I then ordered a belt from them received the belt yesterday and got it put on the mower drove fine and cut fine. Flawlessly till today i was finishing my yard up when the blades just suddenly disengaged. I turned off the mower and then saw that not only did the new belt i purchased was longer than normal and very hot but also the other belt that was on the deck. Both were hot and have now been stretched out. 

I am clueless on this as to why the belts got hot and both stretched out. I also noticed that the pulleys up front that move when you disengage and engage there is a spring that is broken not for sure if that spring was controlling the pulleys but when i use the lever to engage and disengage the pulleys still move. 

Although that spring did control something the spring is attached to the deck but nothing else now. 


13bt604g452 is the model number.


----------



## jhngardner367 (Apr 5, 2011)

Welcome to the forum,Marine Sniper! The spring is a tensioning spring.It keeps tension on the pulleys,when the deck is engaged.Chances are,the sudden disengagement was when the spring broke,allowing the belts to run loose,and heating them up.Replace the spring,and as long as the belts aren't torn up/frayed,it should be ok to run them.


----------



## MarineSniper (Jul 11, 2011)

okay now the question is how to determine which spring i need i have never really worked on machines like this so once i get the spring is there a certain way to put it back on do i have to adjust pulleys and stuff or just plug and attach to the deck and then the spring i am supposing goes to the pto pulleys...

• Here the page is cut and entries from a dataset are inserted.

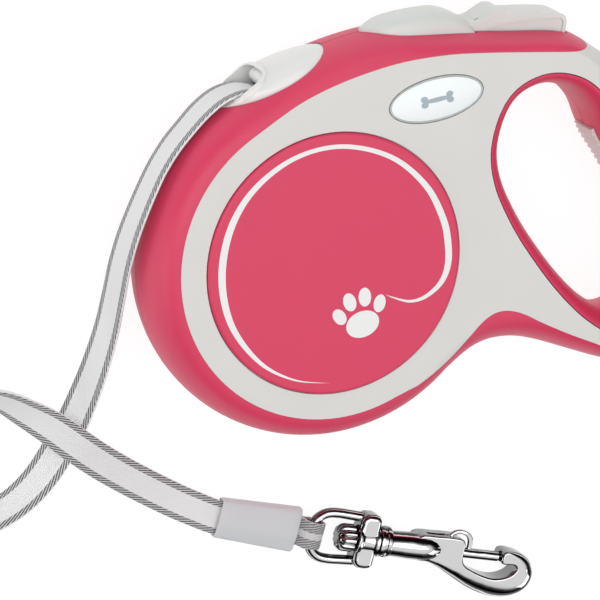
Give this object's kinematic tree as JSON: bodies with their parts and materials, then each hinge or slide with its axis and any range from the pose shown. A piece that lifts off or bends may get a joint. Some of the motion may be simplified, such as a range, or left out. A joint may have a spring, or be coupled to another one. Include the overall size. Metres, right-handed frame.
{
  "type": "retractable tape leash",
  "caption": "Round spring-reel housing with a looped grip and thumb brake button, a woven tape leaving a side nozzle, a sleeve, a swivel eye and a bolt snap hook.",
  "frame": {"origin": "middle of the rear disc's resting face, on the reel's axis", "axes": "+X from the reel to the grip, +Y to the brake button's side, +Z out of the upper side"},
  "size_m": [0.2681, 0.2047, 0.036],
  "materials": {
    "pale_plastic": "satin",
    "soft_red": "satin soft touch",
    "disc_red": "satin",
    "white_plastic": "smooth",
    "button_grey": "satin",
    "badge_clear": "gloss",
    "woven_tape": "woven",
    "sleeve_grey": "smooth",
    "chrome": "polished",
    "steel": "plain",
    "inner_plastic": "plain"
  },
  "bodies": {
    "housing": {"front_casing": "pale_plastic", "rear_casing": "pale_plastic", "front_rim_band": "soft_red", "rear_rim_band": "soft_red", "front_liner": "soft_red", "rear_liner": "soft_red", "grip_pad": "pale_plastic", "front_disc": "disc_red", "rear_disc": "disc_red", "badge": "badge_clear", "nozzle": "white_plastic", "tape_guide": "white_plastic", "brake_fairing": "button_grey", "brake_spring": "steel", "power_spring": "steel", "reel_axle": "steel", "axle_screw": "steel", "case_screw_1": "steel", "case_screw_2": "steel", "case_screw_3": "steel", "case_screw_4": "steel", "case_screw_5": "steel", "tape_lead": "woven_tape", "tape": "woven_tape", "tape_sleeve": "sleeve_grey", "tape_end_loop": "woven_tape"},
    "reel": {"reel": "inner_plastic", "reel_ratchet": "inner_plastic", "wound_tape": "woven_tape"},
    "brake_carriage": {"brake_carriage": "inner_plastic"},
    "brake_button": {"brake_button": "button_grey"},
    "swivel_eye": {"swivel_eye": "chrome"},
    "snap_hook": {"snap_hook": "chrome", "gate_spring": "steel"},
    "hook_gate": {"hook_gate": "chrome"}
  },
  "joints": [
    {"name": "reel_spin", "type": "hinge", "parent": "housing", "child": "reel", "pos_m": [0, 0, 0.018], "axis": [0, 0, 1], "continuous": true, "deforming": ["power_spring"]},
    {"name": "brake_press", "type": "slide", "parent": "housing", "child": "brake_carriage", "axis": [0, -1, 0], "range_m": [0, 0.003], "stiffness_N_per_m": 800, "springref_m": -0.002, "deforming": ["brake_spring"]},
    {"name": "brake_lock", "type": "slide", "parent": "brake_carriage", "child": "brake_button", "axis": [-1, 0, 0], "range_m": [0, 0.003]},
    {"name": "eye_pivot", "type": "hinge", "parent": "housing", "child": "swivel_eye", "pos_m": [0.0092, -0.09938, 0.00535], "axis": [-0.1822, -0.9833, 0], "range_deg": [0, 110]},
    {"name": "hook_swivel", "type": "hinge", "parent": "swivel_eye", "child": "snap_hook", "pos_m": [0.0325, -0.1037, 0.00535], "axis": [0.9833, -0.1822, 0], "continuous": true},
    {"name": "gate_slide", "type": "slide", "parent": "snap_hook", "child": "hook_gate", "axis": [-0.9833, 0.1822, 0], "range_m": [0, 0.007], "stiffness_N_per_m": 300, "springref_m": -0.005, "deforming": ["gate_spring"]}
  ]
}
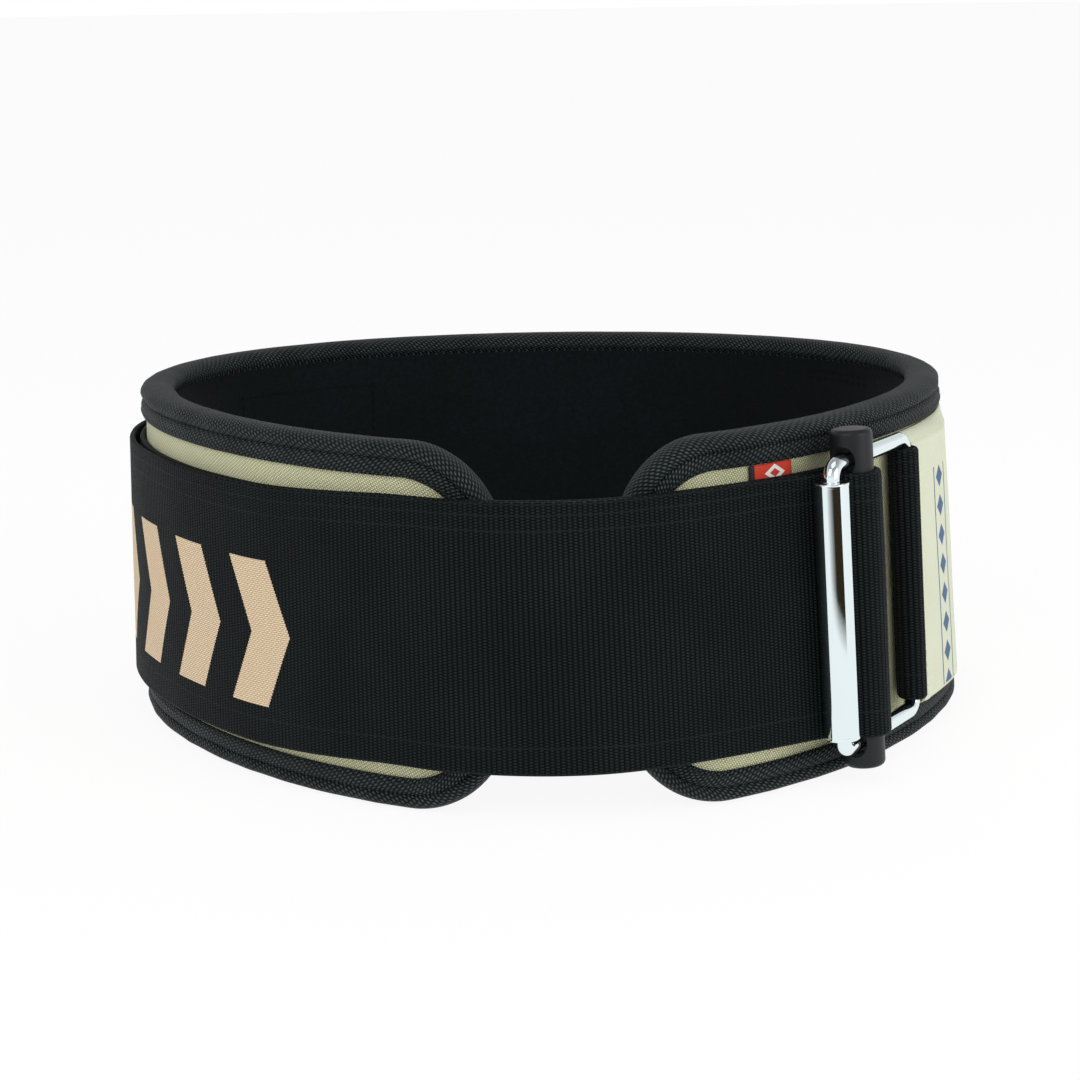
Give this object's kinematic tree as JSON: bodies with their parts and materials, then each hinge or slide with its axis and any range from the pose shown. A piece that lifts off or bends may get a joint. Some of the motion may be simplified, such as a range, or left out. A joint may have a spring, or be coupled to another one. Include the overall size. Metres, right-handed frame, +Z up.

Just out of curiousity why did the deck belt get loose as well does that one spring control the tension on those belts as well. or do i have another culprit.


----------



## jhngardner367 (Apr 5, 2011)

Can you post a pic of the spring in question?It will help,a lot.


----------



## MarineSniper (Jul 11, 2011)

I can when i get home i am currently at work and i work 48 hour shifts so i am stuck here and my house is 60 miles away... the only pics i have currently is of the actual pulleys for the pto that come down from above and the the pulley on the right that the belt goes that helps engage the blades... I would like you to look at this picture cause i swear i believe that pulley is tilted causing some problems. It is a double pulley the deck belt goes on the bottom part and the blade belt goes on the top


----------



## jhngardner367 (Apr 5, 2011)

Yeah,it looks like the double pulley is tilted back.Pull the deck,flip it over,and see if the deck is rusted through,or if the spindle for the double pulley is loose/broken,etc.Let me know.


----------



## MarineSniper (Jul 11, 2011)

Will do... Gonna be a couple days before i get to it got to see how to get the deck off and then check it. I am thinking it is probably rusted through if so gonna have to do some wielding on it and get it back to par. The spring is still an issue as well. But i knew that double pulley was tilted but i kept pushing it off till i saw the pics to cause when laying prone on the ground you have to tilt your head to get a view which causes a degree of tilt itself.


----------